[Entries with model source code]
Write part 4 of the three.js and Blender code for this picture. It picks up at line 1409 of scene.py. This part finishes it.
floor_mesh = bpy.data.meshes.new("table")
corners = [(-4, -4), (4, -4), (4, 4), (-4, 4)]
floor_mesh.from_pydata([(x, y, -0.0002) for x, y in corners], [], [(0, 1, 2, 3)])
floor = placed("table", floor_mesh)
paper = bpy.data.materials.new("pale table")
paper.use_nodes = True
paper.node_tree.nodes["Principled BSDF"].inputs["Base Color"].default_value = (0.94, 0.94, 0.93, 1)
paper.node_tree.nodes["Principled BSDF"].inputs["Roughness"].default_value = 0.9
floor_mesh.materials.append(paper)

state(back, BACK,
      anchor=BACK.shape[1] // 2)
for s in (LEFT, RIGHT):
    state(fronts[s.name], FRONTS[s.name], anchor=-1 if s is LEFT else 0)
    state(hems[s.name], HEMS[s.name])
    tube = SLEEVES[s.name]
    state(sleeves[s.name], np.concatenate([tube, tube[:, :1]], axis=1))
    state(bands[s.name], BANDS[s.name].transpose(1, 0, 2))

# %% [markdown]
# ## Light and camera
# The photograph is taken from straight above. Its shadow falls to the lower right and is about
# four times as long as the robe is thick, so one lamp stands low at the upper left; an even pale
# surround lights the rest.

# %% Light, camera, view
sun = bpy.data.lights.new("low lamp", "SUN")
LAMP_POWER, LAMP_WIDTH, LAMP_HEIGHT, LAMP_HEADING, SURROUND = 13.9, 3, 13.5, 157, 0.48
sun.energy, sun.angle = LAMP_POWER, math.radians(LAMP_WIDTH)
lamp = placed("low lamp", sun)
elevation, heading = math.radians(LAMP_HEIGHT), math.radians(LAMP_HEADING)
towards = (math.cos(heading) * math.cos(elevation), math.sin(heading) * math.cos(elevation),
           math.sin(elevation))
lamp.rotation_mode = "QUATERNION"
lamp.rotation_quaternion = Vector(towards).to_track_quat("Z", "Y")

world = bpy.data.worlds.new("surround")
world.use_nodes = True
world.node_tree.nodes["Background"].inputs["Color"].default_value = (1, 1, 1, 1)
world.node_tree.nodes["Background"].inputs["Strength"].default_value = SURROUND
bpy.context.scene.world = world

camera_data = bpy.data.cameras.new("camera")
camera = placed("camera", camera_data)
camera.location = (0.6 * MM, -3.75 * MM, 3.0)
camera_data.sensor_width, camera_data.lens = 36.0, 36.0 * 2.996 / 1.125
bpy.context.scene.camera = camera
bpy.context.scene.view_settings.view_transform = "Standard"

* * *

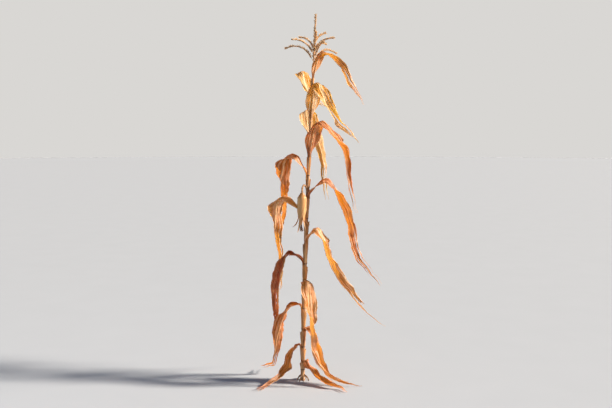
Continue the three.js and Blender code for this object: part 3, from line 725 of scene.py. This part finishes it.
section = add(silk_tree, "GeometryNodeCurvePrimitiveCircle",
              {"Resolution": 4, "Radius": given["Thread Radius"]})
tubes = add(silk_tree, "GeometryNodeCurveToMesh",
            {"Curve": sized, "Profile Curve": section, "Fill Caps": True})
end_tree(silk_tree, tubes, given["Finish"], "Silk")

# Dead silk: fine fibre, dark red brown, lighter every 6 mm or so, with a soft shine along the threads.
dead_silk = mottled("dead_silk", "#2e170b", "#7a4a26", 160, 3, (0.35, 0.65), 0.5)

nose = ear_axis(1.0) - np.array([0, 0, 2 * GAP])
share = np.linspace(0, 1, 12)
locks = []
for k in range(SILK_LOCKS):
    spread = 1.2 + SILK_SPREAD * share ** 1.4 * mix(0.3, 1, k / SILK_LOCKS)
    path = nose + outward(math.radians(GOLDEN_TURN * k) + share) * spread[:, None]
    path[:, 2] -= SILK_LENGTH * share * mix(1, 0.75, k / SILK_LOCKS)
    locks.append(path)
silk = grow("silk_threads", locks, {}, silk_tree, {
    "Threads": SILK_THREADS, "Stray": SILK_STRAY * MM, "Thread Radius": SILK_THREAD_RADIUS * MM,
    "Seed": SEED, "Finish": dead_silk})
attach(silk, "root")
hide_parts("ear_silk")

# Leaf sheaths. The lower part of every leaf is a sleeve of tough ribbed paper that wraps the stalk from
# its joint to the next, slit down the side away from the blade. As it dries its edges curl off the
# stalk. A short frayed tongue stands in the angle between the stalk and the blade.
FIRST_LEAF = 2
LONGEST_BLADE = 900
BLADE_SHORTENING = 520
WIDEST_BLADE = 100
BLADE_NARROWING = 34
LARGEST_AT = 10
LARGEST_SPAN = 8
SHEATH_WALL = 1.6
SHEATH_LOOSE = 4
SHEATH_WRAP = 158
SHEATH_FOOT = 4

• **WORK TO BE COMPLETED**
Point out every line holding the string "finishes" and copy it.

• **THE COMPLETED TASK**
Write part 4 of the three.js and Blender code for this picture. It picks up at line 1409 of scene.py. This part finishes it.
Continue the three.js and Blender code for this object: part 3, from line 725 of scene.py. This part finishes it.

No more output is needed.